Sur la planche de timbres émise à l’occasion du jubilé, deux visages se font face. Toutes décorations dehors et port altier, la Margrethe de 2022 observe du coin de l’œil son alter ego de 1972, comme pour mesurer le chemin accompli. Bien que cinquante ans séparent les deux dessins, l’effet miroir est saisissant.

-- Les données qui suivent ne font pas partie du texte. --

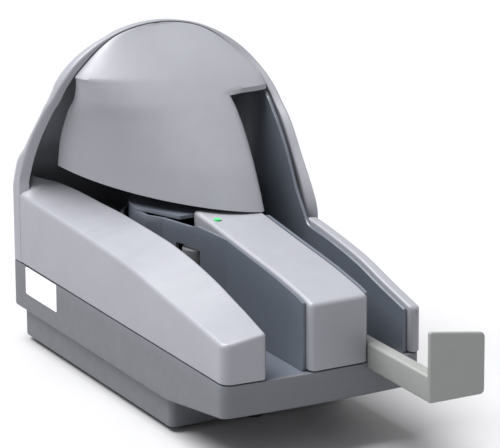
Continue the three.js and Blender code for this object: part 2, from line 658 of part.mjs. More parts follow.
function headRoom(angle, side) {
  const { width, depth, high } = headPlaces.find((head) => head.angle === angle && head.side === side);
  return headShape(angle, side, width, depth, guideBottom - 5, guideBottom + high + gap, gap);
}

function heads() {
  for (const { name, angle, side, width, depth, high } of headPlaces) {
    const material = name === 'magnetic_head' ? magnetGrey : inkBlack;
    place(name, headShape(angle, side, width, depth, guideBottom, guideBottom + high, 0), material);
  }
}

// Upright shafts in deck bushes: three are driven by the belt, and the feed and franking shafts run free.
function rollers() {
  stations.forEach(([x, y], i) => {
    const name = stationNames[i];
    const driven = i < driveAngles.length;
    const radius = [driveRadius, driveRadius, driveRadius, feedRadius, frankRadius][i];
    const axle = rod(x, y, shaftRadius, driven ? pulleyLow : pulleyHigh, tyreTop + 3);
    const shaft = driven ? join(axle, rod(x, y, pulleyRadius, pulleyLow, pulleyHigh, 24),
      rod(x, y, pulleyRadius + 1.6, pulleyLow, pulleyLow + 1, 24)) : axle;
    const bore = rod(x, y, shaftRadius + bearingGap, 0, crownHeight);
    const tyre = cut(rod(x, y, radius, tyreLow, tyreTop, 28), bore);
    place(driven ? `drive_shaft_${name}` : `${name}_shaft`, shaft, steel);
    place(driven ? `drive_tyre_${name}` : `${name}_roller`, tyre, name === 'franking' ? inkBlack : greyRubber);
    place(`shaft_bush_${name}`, cut(rod(x, y, bushRadius, deckBottom - 1, deckTop + 2, 20), bore), darkPlastic);
  });
}

// Idle rollers press the paper against the driven ones; each runs on a pin held by a swinging arm.
function pinchRollers() {
  const names = ['entry', 'rear', 'exit'];
  pinchPlaces.forEach(([x, y], i) => {
    place(`pinch_roller_${names[i]}`, cut(rod(x, y, pinchRadius, tyreLow + 4, tyreTop - 4, 24),
      rod(x, y, pinRadius + bearingGap, 0, crownHeight, 16)), greyRubber);
    place(`pinch_pin_${names[i]}`, rod(x, y, pinRadius, deckBottom, tyreTop, 16), steel);
  });
  const [sx, sy] = separatorPlace;
  place('separator_roller', cut(rod(sx, sy, pinchRadius, tyreLow + 4, tyreTop - 4, 24),
    rod(sx, sy, pinRadius + bearingGap, 0, crownHeight, 16)), greyRubber);
  place('separator_pin', rod(sx, sy, pinRadius, deckTop + gap, tyreTop, 16), steel);
}

// Sprung flag that presses the stack towards the feed roller, on an upright pin behind the entry guide.
function hopperPusher() {
  const [x, y] = pusherPlace;
  const low = guideBottom + 8;
  const high = guideBottom + 28;
  const hub = rod(x, y, 4, low, high, 20);
  const flag = block(x, x + 3, y, y + 42, low, high);
  const bend = block(x, hopperLeft - 0.5, y + 39, y + 42, low, high);
  const bore = rod(x, y, pinRadius + bearingGap, 0, crownHeight, 16);
  place('hopper_pusher', cut(join(hub, flag, bend), bore), darkPlastic);
  place('pusher_pin', rod(x, y, pinRadius, deckBottom, high + 3, 16), steel);
}

// Outline round a set of circles, as a belt lies on its pulleys.
function beltOutline(circles, grow) {
  const points = circles.flatMap(([x, y, radius]) => arc(x, y, radius + grow, 0, 345, 23));
  points.sort((a, b) => a[0] - b[0] || a[1] - b[1]);
  const turn = (o, a, b) => (a[0] - o[0]) * (b[1] - o[1]) - (a[1] - o[1]) * (b[0] - o[0]);
  const half = (list) => list.reduce((chain, point) => {
    while (chain.length > 1 && turn(...chain.slice(-2), point) <= 0) chain.pop();
    chain.push(point);
    return chain;
  }, []);
  return [...half(points).slice(0, -1), ...half([...points].reverse()).slice(0, -1)];
}

function motorAndBelt() {
  const [x, y] = motorPlace;
  const low = wall + gap;
  const high = low + motorHeight;
  const boss = 1.5;
  place('drive_motor', join(rod(x, y, motorRadius, low, high, 32), rod(x, y, 5, low, high + boss, 20)),
    magnetGrey);
  place('motor_pulley', join(rod(x, y, pulleyRadius, pulleyLow, pulleyHigh, 24),
    rod(x, y, 2, high + boss + gap, pulleyHigh, 16)), steel);
  const circles = [...drivePlaces, motorPlace].map(([cx, cy]) => [cx, cy, pulleyRadius]);
  const beltLow = pulleyLow + (pulleyHeight - beltHeight) / 2 + 0.5;
  place('drive_belt', cut(standing(beltOutline(circles, gap + beltThick), beltLow, beltLow + beltHeight),
    standing(beltOutline(circles, gap), 0, crownHeight)), blackRubber);
}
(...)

Emission de timbrs pour les 50 ans de règne de la reine Margrethe II de Danemark
Feuillet de timbres pour les 50 ans de règne de la reine Margrethe. © @Detdanskekongehus/PostNorth

Certes, la chevelure a blanchi, la robe est moins sévère et une discrète paire de lunettes est venue se superposer au regard bleu. Surtout, le visage lisse de la trentenaire a laissé place à celui d’une octogénaire épanouie, assumant ses rides du sourire. C’est là le plus frappant : plus les années passent et plus Margrethe II semble épanouie ! Une reine solaire.

Une enfance heureuse entourée de ses parents et ses soeurs

Ce destin, elle le doit peut-être aux conditions particulières de sa naissance. Alors que l’Allemagne vient d’envahir le Danemark, le roi Christian X et sa famille ont refusé de fuir. Dans la nuit du 16 avril 1940, Ingrid, l’épouse du prince héritier Frederik, donne naissance à son premier enfant : Margrethe, Alexandrine, Torhildur, Ingrid. Le nouveau-né est perçu par les Danois comme une lumière dans la nuit. Quelques années plus tard, deux sœurs suivront, les princesses Benedikte et Anne-Marie.

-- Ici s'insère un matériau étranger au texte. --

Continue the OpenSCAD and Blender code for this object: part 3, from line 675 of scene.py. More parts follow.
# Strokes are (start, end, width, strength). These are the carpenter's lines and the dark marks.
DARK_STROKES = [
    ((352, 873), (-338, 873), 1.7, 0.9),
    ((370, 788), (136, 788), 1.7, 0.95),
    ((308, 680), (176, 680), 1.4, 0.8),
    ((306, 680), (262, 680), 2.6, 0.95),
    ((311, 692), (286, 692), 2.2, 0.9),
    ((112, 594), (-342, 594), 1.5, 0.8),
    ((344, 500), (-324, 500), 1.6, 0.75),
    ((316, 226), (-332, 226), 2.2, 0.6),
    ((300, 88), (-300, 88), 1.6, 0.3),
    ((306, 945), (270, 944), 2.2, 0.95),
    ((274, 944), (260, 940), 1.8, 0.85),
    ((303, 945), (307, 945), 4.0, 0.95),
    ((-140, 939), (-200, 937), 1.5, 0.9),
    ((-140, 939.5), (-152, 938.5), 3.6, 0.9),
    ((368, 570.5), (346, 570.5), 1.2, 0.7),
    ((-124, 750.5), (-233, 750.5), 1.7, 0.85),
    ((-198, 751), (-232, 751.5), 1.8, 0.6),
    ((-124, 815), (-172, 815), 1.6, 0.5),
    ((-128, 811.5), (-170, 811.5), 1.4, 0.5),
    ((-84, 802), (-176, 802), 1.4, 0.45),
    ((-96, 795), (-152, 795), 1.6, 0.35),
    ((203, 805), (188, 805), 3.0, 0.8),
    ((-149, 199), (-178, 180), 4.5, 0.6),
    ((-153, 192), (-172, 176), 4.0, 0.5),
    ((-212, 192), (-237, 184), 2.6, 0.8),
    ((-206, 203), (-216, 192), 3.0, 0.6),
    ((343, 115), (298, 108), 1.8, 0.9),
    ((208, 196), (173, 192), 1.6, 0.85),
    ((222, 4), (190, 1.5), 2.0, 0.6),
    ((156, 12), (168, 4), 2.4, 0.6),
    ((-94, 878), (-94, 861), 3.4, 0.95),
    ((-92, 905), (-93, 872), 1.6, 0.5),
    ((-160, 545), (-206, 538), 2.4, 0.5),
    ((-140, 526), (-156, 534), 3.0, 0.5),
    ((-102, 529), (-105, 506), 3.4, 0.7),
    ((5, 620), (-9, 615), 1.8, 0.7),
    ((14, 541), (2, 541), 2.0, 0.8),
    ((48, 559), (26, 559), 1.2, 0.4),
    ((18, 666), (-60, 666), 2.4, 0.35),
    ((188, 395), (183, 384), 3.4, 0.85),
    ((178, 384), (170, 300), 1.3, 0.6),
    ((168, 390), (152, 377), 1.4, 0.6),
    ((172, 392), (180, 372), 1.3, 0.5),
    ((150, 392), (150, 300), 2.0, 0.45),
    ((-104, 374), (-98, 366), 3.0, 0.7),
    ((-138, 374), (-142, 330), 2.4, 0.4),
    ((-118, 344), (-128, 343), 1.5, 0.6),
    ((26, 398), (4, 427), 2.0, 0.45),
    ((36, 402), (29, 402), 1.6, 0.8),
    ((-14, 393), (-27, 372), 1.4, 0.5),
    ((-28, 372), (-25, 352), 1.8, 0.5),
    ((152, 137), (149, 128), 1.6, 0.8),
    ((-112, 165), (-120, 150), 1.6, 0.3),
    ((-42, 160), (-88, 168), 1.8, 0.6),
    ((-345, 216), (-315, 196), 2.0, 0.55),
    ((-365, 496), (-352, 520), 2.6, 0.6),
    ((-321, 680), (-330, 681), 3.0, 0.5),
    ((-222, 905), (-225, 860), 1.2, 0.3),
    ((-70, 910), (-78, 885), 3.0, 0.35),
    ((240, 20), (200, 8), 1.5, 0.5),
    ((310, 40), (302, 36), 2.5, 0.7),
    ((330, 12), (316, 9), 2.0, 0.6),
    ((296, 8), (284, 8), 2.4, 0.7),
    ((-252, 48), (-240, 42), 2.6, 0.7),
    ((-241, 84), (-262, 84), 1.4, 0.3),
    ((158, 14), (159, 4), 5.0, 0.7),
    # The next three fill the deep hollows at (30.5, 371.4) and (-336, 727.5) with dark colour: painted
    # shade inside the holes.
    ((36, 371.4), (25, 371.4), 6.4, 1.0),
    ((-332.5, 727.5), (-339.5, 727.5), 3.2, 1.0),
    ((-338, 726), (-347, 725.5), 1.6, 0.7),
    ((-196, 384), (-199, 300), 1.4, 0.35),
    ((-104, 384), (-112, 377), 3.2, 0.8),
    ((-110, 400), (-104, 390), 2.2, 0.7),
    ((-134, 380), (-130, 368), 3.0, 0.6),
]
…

Le prince héritier (futur roi Frederik IX) et sa fille la princesse Margrethe en 1942.
La princesse Margrethe et son père, le prince héritier Frederik, en 1942. © Collection Point de Vue

La fratrie 100 % féminine bénéficie d’une enfance heureuse, loin du carcan d’une éducation royalement stricte. Les étés, dans la résidence de Graasten, et les fêtes de Noël, dans le pavillon de chasse dans le Jutland, sont très joyeux. "Mon père aimait ce qui était lumineux et tenait à donner un air de fête aux choses les plus banales", raconte Margrethe. Lorsqu’elle a 7 ans, les choses changent : son père accède au trône sous le nom de Frederik IX. Puis lorsqu’elle a 13 ans, l’abrogation de la loi salique la catapulte en princesse héritière et change son destin — tandis que le frère cadet de son père, le prince Knud, perd ses prérogatives.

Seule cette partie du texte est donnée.